Dynamic Visual Sequence Prediction with Motion Flow Networks

Abstract

We target the problem of synthesizing future motion sequences from a temporally ordered set of input images. Previous methods tackled this problem in two manners: predicting the future image pixel values and predicting the dense time-space trajectory of pixels. Towards this end, generative encoder-decoder networks have been widely adopted in both kinds of methods. However, pixel prediction with these networks has been shown to suffer from blurry outputs, since images are generated from scratch and there is no explicit enforcement of visual coherency. Alternately, crisp details can be achieved by transferring pixels from the input image through dense trajectory predictions, but this process requires pre-computed motion fields for training, which limit the learning ability for the neural networks. To synthesize realistic movement of objects under weak supervision (without pre-computed dense motion fields), we propose two novel network structures.
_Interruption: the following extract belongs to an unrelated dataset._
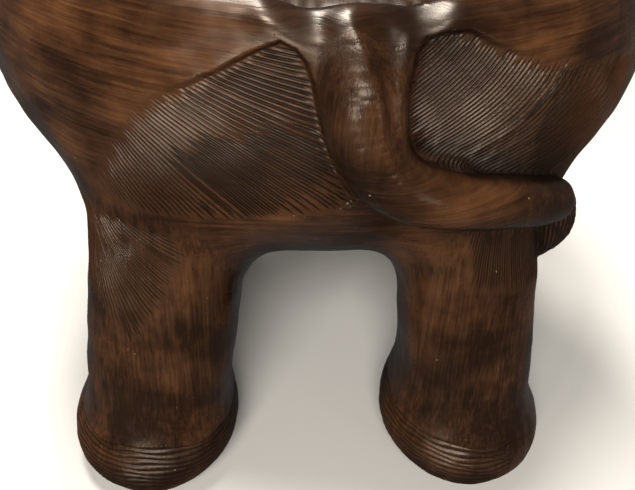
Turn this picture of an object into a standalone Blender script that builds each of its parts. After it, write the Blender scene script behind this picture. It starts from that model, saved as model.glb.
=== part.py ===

Our first network encodes the input images as feature maps, and uses a decoder network to predict the future pixel correspondences for a series of subsequent time steps. The attained correspondence fields are then used to synthesize future views. Our second network focuses on human-centered capture by augmenting our framework to include sparse pose estimates [30] to guide our dense correspondence prediction. Compared with state-of-the-art pixel generating and dense trajectories predicting networks, our model performs better on synthetic as well as on real-world human body movement sequences.